USD/JPY Talking Points:
- The fundamental case behind the long side of USD/JPY is growing more dim as the FOMC gets closer to the start of a rate cutting cycle.
- At this point the pair hasn’t yet re-tested the 38.2% retracement from the 2021-2024 major move that came into play as US inflation and then US rates moved-higher.
- I’ll be looking into these setups in the Tuesday webinar and you’re welcome to join, click here for registration information.
Trends do not move in a straight line, nor are they perfectly driven by fundamentals. As a case in point we can look at the carry trade when USD/JPY was working higher from 2021 into 2024. Throughout that period US rates remained higher than Japanese rates and carry traders could earn rollover for being long the pair, while shorts were in a position to pay rollover.
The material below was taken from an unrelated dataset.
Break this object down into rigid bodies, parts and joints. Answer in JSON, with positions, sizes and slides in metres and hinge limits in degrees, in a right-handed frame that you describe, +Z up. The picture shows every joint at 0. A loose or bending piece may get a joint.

This incentive certainly had impact as USD/JPY went from sub-103 in early 2021 to above 160 in 2024, but that didn’t stop a couple of sizable retracements from showing in November of 2022 and 2023. Those retracements were largely driven by how one-sided the move had become, and even the slightest hint of change was enough to compel profit taking from longs and profit seeking for shorter-term bears.
But for each of those retracements the FOMC remained in a similar spot, unable to cut rates as inflation in the US remained stubbornly high. And that’s what’s changed here as the Fed gets closer to kicking off a rate cut cycle at their meeting next week.
At this point USD/JPY remains well-elevated on a longer-term basis and another bear trap appeared last night. There is a large spot of support potential around the 140.00 handle so if/when bears can take that out, that would be a notable event. But, until then I remain cautious of chasing the pair lower given the short-term oversold readings that have shown of late, which I’ll look at after the next chart.
USD/JPY Weekly Price Chart
Chart prepared by James Stanley, USD/JPY on Tradingview
USD/JPY Shorter-Term
Bears have been showing caution around re-tests of lows. Last week we saw sellers pull up less than eight pips shy of the prior swing-low from August. This allowed for a pullback to prior support of 143.45, which I had looked at in yesterday’s webinar.
And then last night bears were able to push below that point but, again, seller interest seemed to diminish shortly after.
From those two recent events, we’ve seen a case of RSI divergence build on the four-hour chart and this is something that suggests the possibility of a larger pullback, as the short-term move appears to be a bit long-in-the-tooth.
This highlights lower-high resistance potential around spots such as the same 143.45, or the 145.00 level that had set a bear trap a few weeks ago, or perhaps even to the bearish trendline that projects to just inside of the 146.00 level.
A case can even be made for a rally up to the 147.94 Fibonacci level, and a hold there could still constitute a lower-high inside of the August 15th swing.